La vie publique, c’est donner une partie de soi au monde, tout comme le fait d’écrire et de livrer un projet. Deen se prête au jeu par passion, sans forcément trop y réfléchir. Sa passion devient finalement son travail et son quotidien. Le courant l’emporte, le charbon n’est pas une option mais rester proche de ses valeurs et de sa ligne de conduite : « Réussir sans se vendre, car même a jeun on en a dans le ventre » (Pas une autre)


Finalement, Deen est un homme qui aime les choses simples comme celles qui brillent ; conscient que son principal luxe serait de vivre d’une des choses qu’il sait faire de mieux : rapper. 


Une frontière très fine entre l’habitude et l’irréel 


« Ta vie devient irréelle quand tes rêves deviennent réalité » (Me réveiller) 

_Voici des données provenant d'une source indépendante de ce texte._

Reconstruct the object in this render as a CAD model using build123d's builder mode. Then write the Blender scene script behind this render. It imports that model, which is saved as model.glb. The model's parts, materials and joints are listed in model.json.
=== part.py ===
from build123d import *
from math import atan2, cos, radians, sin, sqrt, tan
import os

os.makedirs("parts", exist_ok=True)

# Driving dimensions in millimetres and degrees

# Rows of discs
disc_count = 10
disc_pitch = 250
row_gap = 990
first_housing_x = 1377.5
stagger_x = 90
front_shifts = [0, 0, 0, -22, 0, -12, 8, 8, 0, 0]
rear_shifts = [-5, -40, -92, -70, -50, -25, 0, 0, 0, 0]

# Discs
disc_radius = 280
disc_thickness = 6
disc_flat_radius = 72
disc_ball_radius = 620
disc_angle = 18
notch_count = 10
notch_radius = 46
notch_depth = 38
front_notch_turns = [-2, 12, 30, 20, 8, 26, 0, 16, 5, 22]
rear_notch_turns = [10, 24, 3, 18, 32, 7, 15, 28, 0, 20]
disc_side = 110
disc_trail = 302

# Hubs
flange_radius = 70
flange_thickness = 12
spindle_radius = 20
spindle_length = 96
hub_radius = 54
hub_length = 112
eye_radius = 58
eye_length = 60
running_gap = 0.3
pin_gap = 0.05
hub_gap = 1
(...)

« Me réveiller », c’est le paradoxe entre l’habitude et l’irréel. Le troisième morceau de l’album, le deuxième à être clippé (et source de la cover de l’album) est sans aucun doute celui qui illustre le mieux cette situation qui finalement, devient quotidienne. 3 couplets, 3 situations différentes, où chacune des contradictions mises en lumière précédemment est évoquée. Accompagné des deux premières tracks, « Retour en arrière » et « On y va », les bases sont posées et l’ambiance du projet est cohérente. 


Comment s’y retrouver quand les problèmes d’argent sont à la source de toutes les préoccupations mais qu’on vient te gratter des selfies devant le pôle emploi ? 

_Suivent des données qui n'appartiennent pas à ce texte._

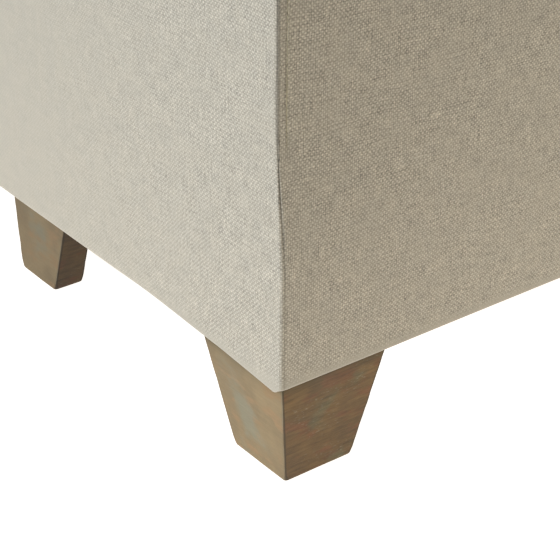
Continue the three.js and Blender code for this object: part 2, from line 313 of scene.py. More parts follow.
def woven(name, color, dark, pitch, contrast, bump_depth, slub=0.1):
    """Plain weave in the cloth's own coordinates, with yarns of uneven thickness and colour."""
    n = Nodes(name)
    cloth = n.cloth_place()
    wander = n.add("ShaderNodeTexNoise", noise_dimensions="2D")
    n.link(cloth, wander.inputs["Vector"])
    wander.inputs["Scale"].default_value = 0.1 / pitch
    wander.inputs["Detail"].default_value = 2
    moved = n.add("ShaderNodeVectorMath", operation="MULTIPLY_ADD")
    n.link(wander.outputs["Color"], moved.inputs[0])
    moved.inputs[1].default_value = (1.5 * pitch, 1.5 * pitch, 0)
    n.link(cloth, moved.inputs[2])
    moved = moved.outputs[0]
    waves, gaps = [], []
    for along in n.axes(moved)[:2]:
        phase = n.times(along, math.pi / pitch)
        waves.append(n.math("SINE", phase))
        gaps.append(n.math("ABSOLUTE", waves[-1]))
    over = n.times(waves[0], waves[1])
    threads = n.math("SUBTRACT", n.math("ADD", *gaps), MEAN_GAP)
    over = n.times(n.scaled(threads, 1.1, over), 0.8)

    def yarn_noise(across, along):
        """Streaks along the yarns of both directions, about 0."""
        upright = n.noise(n.stretched(moved, (across / pitch, along, 1)), 1.0, 2.0, 0.6)
        level = n.noise(n.stretched(moved, (along, across / pitch, 1)), 1.0, 2.0, 0.6)
        return n.math("SUBTRACT", n.times(n.math("ADD", upright, level), 0.5), 0.5)

    yarns = yarn_noise(0.85, 60)  # single yarns, thicker or thinner for a centimetre or so
    slubs = yarn_noise(0.3, 16)
    fibre = n.math("SUBTRACT", n.noise(moved, 1.2 / pitch, 2.0, 0.7), 0.5)
    patch = n.scaled(n.ramp(n.noise(cloth, 30), 0.35, 0.65), 0.3, 0.8)
    shown = n.times(patch, n.scaled(n.attribute("pulled"), -PULLED_FLAT, 1.0))
    mixed = n.scaled(yarns, 4.2, n.scaled(fibre, 4.0, over))
    grain = n.times(mixed, shown)
    height = n.scaled(slubs, 0.8, grain)
    light = n.scaled(grain, contrast, 1.0)
    light = n.math("ADD", light, n.times(slubs, 2 * slub))
    # painted shade in the seams' grooves
    light = n.times(light, n.scaled(n.attribute("seam"), -SEAM_SHADE, 1.0))
    tint = n.blend(n.ramp(n.noise(cloth, 55), 0.38, 0.62), dark, color)
    shaded = n.blend(1.0, tint, n.shade(light), "MULTIPLY")
    n.shader.inputs["Sheen Weight"].default_value = 0.2
    n.shader.inputs["Sheen Roughness"].default_value = 0.5
    n.shader.inputs["Specular IOR Level"].default_value = 0.2
    return n.finish(shaded, 0.92, n.bump(height, 0.6, bump_depth))


def weathered_wood():
    """Reclaimed-look timber: brown stain, grey-green wash in patches, faint level grain, worn arrises.
    Faces towards X are painted darker and warmer, which is painted shade, and the tone and under_cover values
    paint shade as well."""
    n = Nodes("weathered_wood")
    place = n.object_place()
    level_grain = n.noise(n.stretched(place, (1, 1, 9)), 40, 6.0, 0.7)
    fine_grain = n.noise(n.stretched(place, (1, 1, 3.5)), 240, 3.0, 0.6)
    mottle = n.noise(n.stretched(place, (1, 1, 0.7)), 30, 4.0, 0.55)
    wash = n.noise(place, 21, 4.0, 0.55)
    streak = n.noise(n.stretched(place, (1, 1, 2.2)), 34, 4.0, 0.6)
    side = n.attribute("side_face")
    # each pair: the faces towards Y, then the faces towards X, painted about half as bright and warmer:
    # painted shade. The stronger flecks and grain on the X faces are the wood's own.
    paler = n.blend(side, (0.255, 0.182, 0.09), (0.162, 0.096, 0.035))
    deeper = n.blend(side, (0.2, 0.14, 0.066), (0.118, 0.069, 0.024))
    red = n.blend(side, (0.27, 0.165, 0.074), (0.165, 0.07, 0.027))
    grey_green = n.blend(side, (0.205, 0.186, 0.118), (0.125, 0.108, 0.052))
    brown = n.blend(n.ramp(mottle, 0.35, 0.65), deeper, paler)
    brown = n.blend(n.times(n.ramp(streak, 0.5, 0.66), 0.75), brown, red)
    washed = n.attribute("washed")
    green = n.times(n.ramp(n.math("ADD", wash, n.times(washed, 0.22)), 0.52, 0.68), 0.8)
    brown = n.blend(green, brown, grey_green)
    flecks = n.times(n.ramp(fine_grain, 0.58, 0.72), n.ramp(wash, 0.47, 0.6))
    flecks = n.times(flecks, n.scaled(side, 0.4, 0.08))
    brown = n.blend(flecks, brown, (0.28, 0.25, 0.17))
    depth = n.scaled(side, 1.3, 0.35)
    lines = n.scaled(n.math("SUBTRACT", level_grain, 0.5), depth, 1.0)
    brown = n.blend(1.0, brown, n.shade(lines), "MULTIPLY")
    # A paler worn line on each arris, a dark line beside it, and both along the sole. The wear is the wood's
    # own; weighting the dark line to the faces towards X and the pale line to the faces towards Y is painted
    # shade.
    edge = n.attribute("edge")
    beside = n.times(n.ramp(edge, 0.25, 0.6), n.scaled(side, 0.6, 0.15))
    brown = n.blend(beside, brown, (0.05, 0.037, 0.018))
    worn = n.times(n.ramp(edge, 0.7, 0.95), n.ramp(mottle, 0.3, 0.55))
    brown = n.blend(n.times(worn, n.scaled(side, -0.6, 0.7)), brown, (0.27, 0.23, 0.15))
    # painted shade in a band at the top of each foot, under the cover
    brown = n.blend(n.times(n.attribute("under_cover"), 0.9), brown, (0.042, 0.034, 0.012))
    # painted shade: the middle feet darker, most of all on their faces towards X
    brown = n.blend(1.0, brown, n.shade(n.attribute("tone")), "MULTIPLY")
    height = n.math("ADD", level_grain, n.times(fine_grain, 0.5))
    n.shader.inputs["Specular IOR Level"].default_value = 0.3
    roughness = n.scaled(mottle, 0.3, 0.5)
    return n.finish(brown, roughness, n.bump(height, 0.35, 0.0006))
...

« J'me débrouille avec des bouts d'ficelle à la Koh-Lanta, envie d’les ‘fier-gi’ quand ils m’grattent des selfies devant le Pôle Emploi » (Retour en arrière) 

Comment réaliser ses rêves quand l’ambition et le travail ne manque pas mais qu’on a « trop d’idées et pas assez de maille » ? (On y va) 

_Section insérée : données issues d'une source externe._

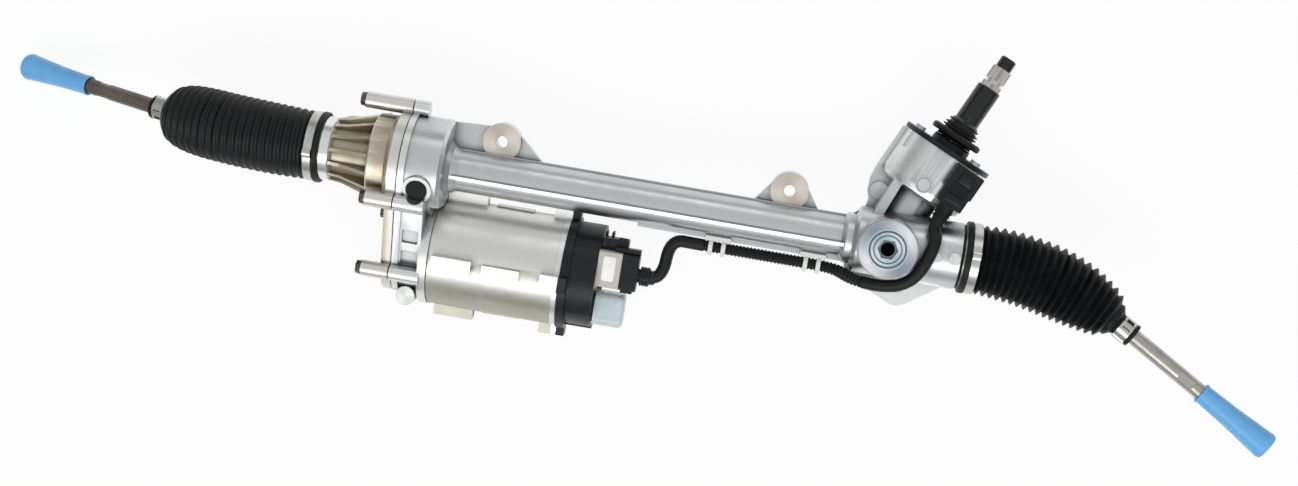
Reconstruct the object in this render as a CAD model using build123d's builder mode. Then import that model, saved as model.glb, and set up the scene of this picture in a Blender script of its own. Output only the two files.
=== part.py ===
"""Electric power steering rack: rack and pinion with a belt-driven ball nut beside it.

Frame, millimetres: X runs along the rack bar, Y points to the steering-column side, Z points away
from the subframe. The origin lies on the subframe seat face, midway between the two upper ears.
The part is modelled at straight-ahead, with its tie rods hanging as they do off the car.
"""
import os
from math import acos, asin, atan2, cos, degrees, hypot, pi, radians, sin, tan

from build123d import *

# ---- driving dimensions (mm, degrees) ------------------------------------------------------------
running_gap = 0.06          # radial clearance of a bearing or sliding fit
near_gap = 0.3              # clearance of parts that only lie near each other

# mounting ears
ear_span = 272.0            # between the two upper bolts
ear_rise = 33.0             # upper bolts above the rack bar
ear_depth = 14.0            # length of an ear along its bolt
ear_r = 18.0
ear_web_back, ear_web_front = -13.0, -5.0     # webs of the ears, in front of the rack bar
ear_seat_to_rack = 15.0     # rack bar in front of the seat face
lug_x, lug_drop = 249.0, 38.0   # lower mounting lug, from the origin and below the rack bar
lug_r, lug_depth = 16.5, 22.0
bush_r, bush_bore_r = 9.0, 5.6

# rack bar and its housing tube
rack_r = 13.0
rack_bore_r = 15.0
tube_r = 19.5
tube_rim, tube_rim_thick = 1.6, 3.0   # parting rim along the tube's upper edge
ridge_up, ridge_out = -4.4, 19.4      # bead along the tube's front
ridge_thick, ridge_depth = 3.4, 5.6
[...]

Comment garder les pieds sur terre et tout simplement poursuivre cette quête de l’adulte quand on sait « qu’être un mec bien c’est un travail de longue haleine » ? (On y va) 


En fin d’année 2018, « Grand Cru » est couronné d’une certification d’or mais pour autant, le marathon ne fait que commencer.   





Cercle Vertueux : La matrice est lancée 

6 novembre 2020 


3 ans plus tard, Deen sonne son retour en novembre 2020 avec un deuxième album et l’extrait clippé de « Cercle vertueux ». Quelques mois auparavant, en juillet, le clip de « Tout dedans » annonce l’album. Après quelques écoutes, une phase me marque : « Néo dans matrice, Noé sur l’arche, y’a eu dégun sur la Lune, dégun sur Mars »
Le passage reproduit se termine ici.